Como he recordado más de una vez, la vida de Federico García Lorca fue un sueño de contrarios hermosamente conciliables: pasión y desengaño, soledad y multitud, infancia y destino, placer y miedo, angustia y libertad, gracia y profecía, tradición y vanguardia, catolicismo y mitología, pueblo y categoría, vida y muerte, mito y realidad…; y en medio de todo: mucho misterio, mucho duende, mucha duda por resolver. Una de ellas fue, con escaso margen de error, su deliciosa y enigmática relación con Emilia Llanos Medina, apenas un año más joven que el poeta y vinculada a la vida de éste desde bien temprano, sobre todo en el ámbito intelectual y afectivo de las primeras décadas de aquella Granada de jóvenes intelectuales que frecuentaban la tertulia de El Rinconcillo. Desde el primer momento, Emilia destacó por sus inquietudes artísticas, por su amor a la lectura (en especial por el dramaturgo belga Maurice Maeterlinck), por su amistad con Manuel de Falla, con Ismael González de la Serna, y por su trato exquisito con personalidades del momento como Juan Ramón Jiménez y Zenobia Camprubí.
La sarta de elogios vertidos sobre ella, sobre Emilia Llanos, junto a su delicada salud, serían meras e irrelevantes anécdotas de no quedar eclipsadas por la leyenda creada entre ella y el autor de Romancero gitano; una leyenda que alberga el sueño y la posibilidad de que entre ambos hubo algo más que una amistad magnética e inquebrantable.
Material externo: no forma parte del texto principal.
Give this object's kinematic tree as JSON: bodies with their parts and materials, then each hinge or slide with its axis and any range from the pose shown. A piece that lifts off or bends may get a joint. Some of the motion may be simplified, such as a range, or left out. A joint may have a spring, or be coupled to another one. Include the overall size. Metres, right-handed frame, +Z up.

Es justo sobre esa duda, ese ensueño, esa dulce posibilidad, sobre la que el ruteño José Jurado construye y dirige la dramaturgia de La fuente de las lágrimas, una obra en tres actos que va de la tragedia a la comedia y de la emoción al duelo.
El incalificable asesinato de García Lorca (en el lugar conocido como La Fuente de las Lágrimas) ha dado para mucho: novelas, ensayos, cine, poemas, teatro… Durante 88 largos años, la trágica muerte del poeta ha adquirido tintes de fatalidad y se ha llegado a convertir en un desenlace propio de tragedia clásica cuyo protagonista, el propio Federico, se considera ya un mártir de la sinrazón vivida en España durante la Guerra Civil y en una víctima más del cainismo y de la intolerancia. Quizá por eso, se agradece de manea muy especial que un día como hoy, 21 de febrero, se estrene en el Aula de Cultura de la Fundación Mediterráneo -donde a tantos alicantinos nos han crecido los dientes como espectadores- una pieza dramática dedicada a algo tan singular y sensible como la figura de Emilia Llanos y el amor en estado puro, un amor que sobrepasa y sobrevuela lo meramente carnal y que invita al publico a dejarse querer por una historia tan envolvente e intensa como queramos sentir.
Los culpables de esa puesta en escena que les invito a experimentar esta tarde a las 20:00 horas son los componentes del Teatro de las Naciones, un grupo adorable de actrices y actor a quienes sostiene el amor al teatro: solo y nada más que eso. Cuando acabe la obra, cada uno de ustedes se llevará bajo la piel la voz de María Ibáñez, la contagiosa energía de Bienve Niñoles y Fini Murcia, la gracia natural de Jesús Caninos, la profesionalidad siempre admirable de Loreto Alemañ, la desenvoltura y el humor -¡cómo cautiva al público esta chica!- de Mª Ángeles Vaíllo y, sobre todo, la elegancia, la ternura y la actuación de Concha Vacas en el papel de Emilia Llanos.
Háganme caso: el teatro está ahí para recordarnos que la vida es algo más que un transcurso invariable de minutos. El teatro es vida y es duelo y es magia y es misterio; sobre todo misterio. Como decía Federico: «Un pueblo que no ayuda y no fomenta su teatro, si no está muerto, está moribundo». Entren, pasen y vean. La fuente de las lágrimas está a punto de abrir el telón.